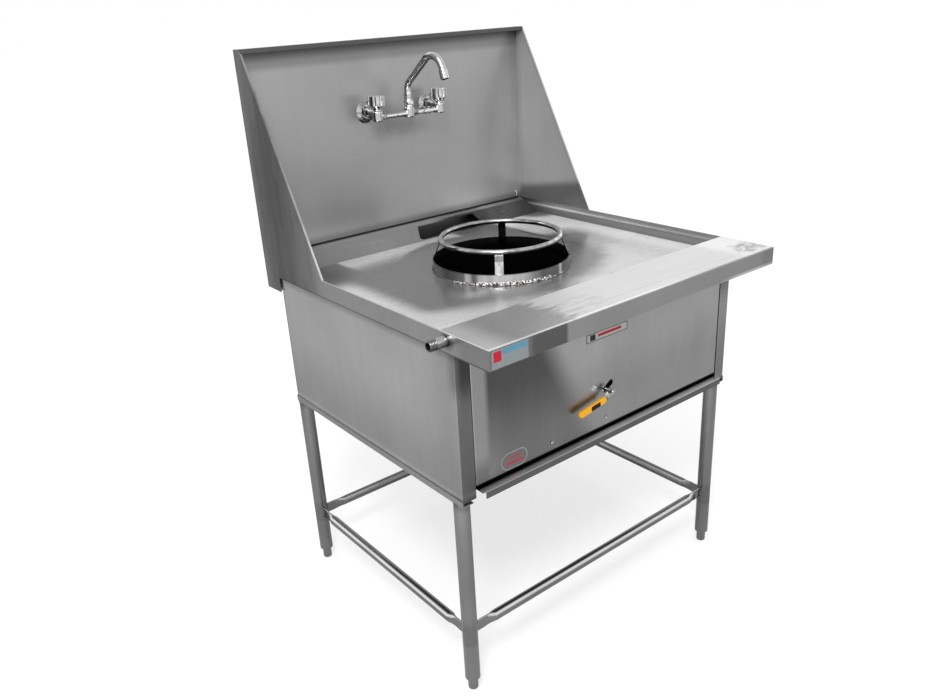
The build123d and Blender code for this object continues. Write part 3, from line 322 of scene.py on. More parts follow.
def make_floor():
    mesh = bpy.data.meshes.new("floor")
    r = FLOOR_REACH
    mesh.from_pydata([(-r, -r, 0), (r, -r, 0), (r, r, 0), (-r, r, 0)], [], [(0, 1, 2, 3)])
    finish = new_finish("floor_paper")
    seen = finish.add("ShaderNodeLightPath", output="Is Camera Ray")
    mirrored = finish.output(seen, "Is Glossy Ray")
    # The pool is painted light: an emission seen only in reflections, standing in for a lamp's pool on the
    # floor.
    painted_pool = finish.spot(POOL_CENTRE, POOL_REACH, soft=1.0)
    finish.surface(
        base_color=finish.mix(seen, grey(PAPER_GREY), grey(PAPER_GREY_SEEN)),
        roughness=0.9,
        specular_ior_level=0.0,
        emission_color=finish.shade(seen * PAPER_GLOW + mirrored * (painted_pool * POOL_GLOW)),
        emission_strength=1.0,
    )
    mesh.materials.append(finish.owner)
    add_object("floor", mesh)


def make_sky():
    world = bpy.data.worlds.new("studio")
    bpy.context.scene.world = world
    sky = Finish(world)
    up = sky.parts("Generated")[2]
    seen = sky.add("ShaderNodeLightPath", output="Is Camera Ray")
    soft = sky.output(seen, "Is Diffuse Ray")
    mirrored = 1.0 - up.rise(CEILING_START, CEILING_FULL) * CEILING_LOSS
    strength = seen + soft * SOFT_LIGHT + (1.0 - seen - soft) * mirrored
    shader = sky.add("ShaderNodeBackground", {}, {"Color": (1, 1, 1, 1), "Strength": strength})
    sky.add("ShaderNodeOutputWorld", {}, {"Surface": shader})


def make_lamps():
    round_lamp = bpy.data.lights.new("front_lamp", "AREA")
    round_lamp.shape = "DISK"
    round_lamp.size = LAMP_SIZE
    round_lamp.energy = LAMP_POWER
    lamp = add_object("front_lamp", round_lamp)
    lamp.location = LAMP_PLACE
    lamp.rotation_euler = (LAMP_AIM - LAMP_PLACE).to_track_quat("-Z", "Y").to_euler()
    sun = bpy.data.lights.new("soft_sun", "SUN")
    sun.angle = SUN_SPREAD
    sun.energy = SUN_STRENGTH
    flat = cos(SUN_HEIGHT)
    towards = Vector((sin(SUN_HEADING) * flat, -cos(SUN_HEADING) * flat, sin(SUN_HEIGHT)))
    add_object("soft_sun", sun).rotation_euler = towards.to_track_quat("Z", "Y").to_euler()


make_floor()
make_sky()
make_lamps()
bpy.context.scene.view_settings.view_transform = "Standard"
print("studio ready")

# %% [markdown]
# ## Satin stainless sheet
# Rolled sheet is a grey mirror with a fine grain. The grain blurs what it reflects, and each panel stands in
# another light, so each has its own tone, which paints that light into its colour. On top lie clouds where
# cloths and hands have been, soft bands along the grain, heat stains, and painted light, shade and
# reflections. One function makes the sheet. What a panel has of its own is written as marks: a function that
# takes the plain shade and returns the marked one.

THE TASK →
Write the material out again in its entirety, exactly as shown.

ANSWER TO THIS TASK →
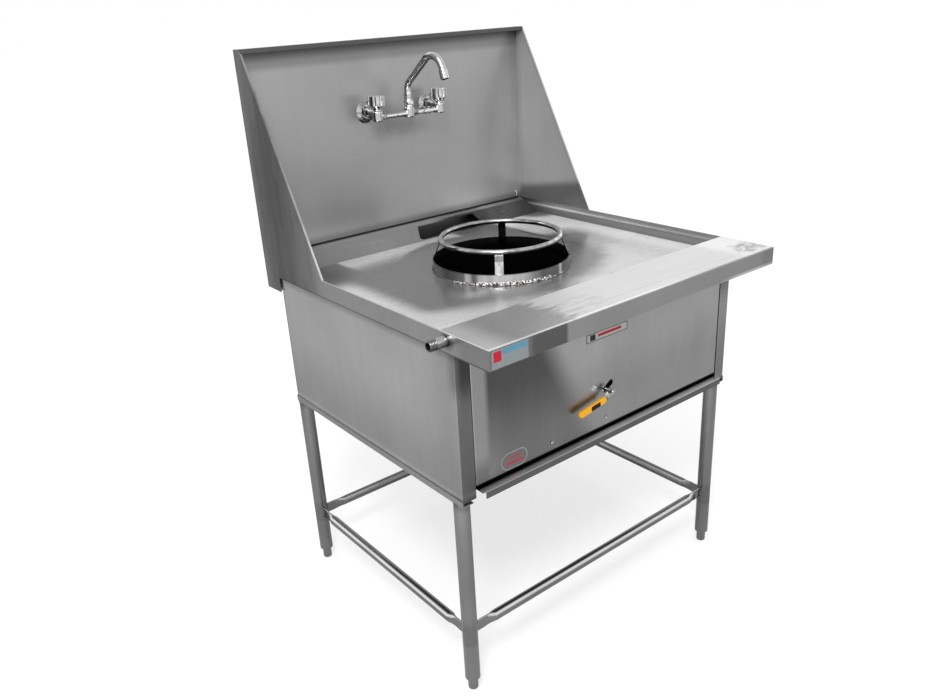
The build123d and Blender code for this object continues. Write part 3, from line 322 of scene.py on. More parts follow.
def make_floor():
    mesh = bpy.data.meshes.new("floor")
    r = FLOOR_REACH
    mesh.from_pydata([(-r, -r, 0), (r, -r, 0), (r, r, 0), (-r, r, 0)], [], [(0, 1, 2, 3)])
    finish = new_finish("floor_paper")
    seen = finish.add("ShaderNodeLightPath", output="Is Camera Ray")
    mirrored = finish.output(seen, "Is Glossy Ray")
    # The pool is painted light: an emission seen only in reflections, standing in for a lamp's pool on the
    # floor.
    painted_pool = finish.spot(POOL_CENTRE, POOL_REACH, soft=1.0)
    finish.surface(
        base_color=finish.mix(seen, grey(PAPER_GREY), grey(PAPER_GREY_SEEN)),
        roughness=0.9,
        specular_ior_level=0.0,
        emission_color=finish.shade(seen * PAPER_GLOW + mirrored * (painted_pool * POOL_GLOW)),
        emission_strength=1.0,
    )
    mesh.materials.append(finish.owner)
    add_object("floor", mesh)


def make_sky():
    world = bpy.data.worlds.new("studio")
    bpy.context.scene.world = world
    sky = Finish(world)
    up = sky.parts("Generated")[2]
    seen = sky.add("ShaderNodeLightPath", output="Is Camera Ray")
    soft = sky.output(seen, "Is Diffuse Ray")
    mirrored = 1.0 - up.rise(CEILING_START, CEILING_FULL) * CEILING_LOSS
    strength = seen + soft * SOFT_LIGHT + (1.0 - seen - soft) * mirrored
    shader = sky.add("ShaderNodeBackground", {}, {"Color": (1, 1, 1, 1), "Strength": strength})
    sky.add("ShaderNodeOutputWorld", {}, {"Surface": shader})


def make_lamps():
    round_lamp = bpy.data.lights.new("front_lamp", "AREA")
    round_lamp.shape = "DISK"
    round_lamp.size = LAMP_SIZE
    round_lamp.energy = LAMP_POWER
    lamp = add_object("front_lamp", round_lamp)
    lamp.location = LAMP_PLACE
    lamp.rotation_euler = (LAMP_AIM - LAMP_PLACE).to_track_quat("-Z", "Y").to_euler()
    sun = bpy.data.lights.new("soft_sun", "SUN")
    sun.angle = SUN_SPREAD
    sun.energy = SUN_STRENGTH
    flat = cos(SUN_HEIGHT)
    towards = Vector((sin(SUN_HEADING) * flat, -cos(SUN_HEADING) * flat, sin(SUN_HEIGHT)))
    add_object("soft_sun", sun).rotation_euler = towards.to_track_quat("Z", "Y").to_euler()


make_floor()
make_sky()
make_lamps()
bpy.context.scene.view_settings.view_transform = "Standard"
print("studio ready")

# %% [markdown]
# ## Satin stainless sheet
# Rolled sheet is a grey mirror with a fine grain. The grain blurs what it reflects, and each panel stands in
# another light, so each has its own tone, which paints that light into its colour. On top lie clouds where
# cloths and hands have been, soft bands along the grain, heat stains, and painted light, shade and
# reflections. One function makes the sheet. What a panel has of its own is written as marks: a function that
# takes the plain shade and returns the marked one.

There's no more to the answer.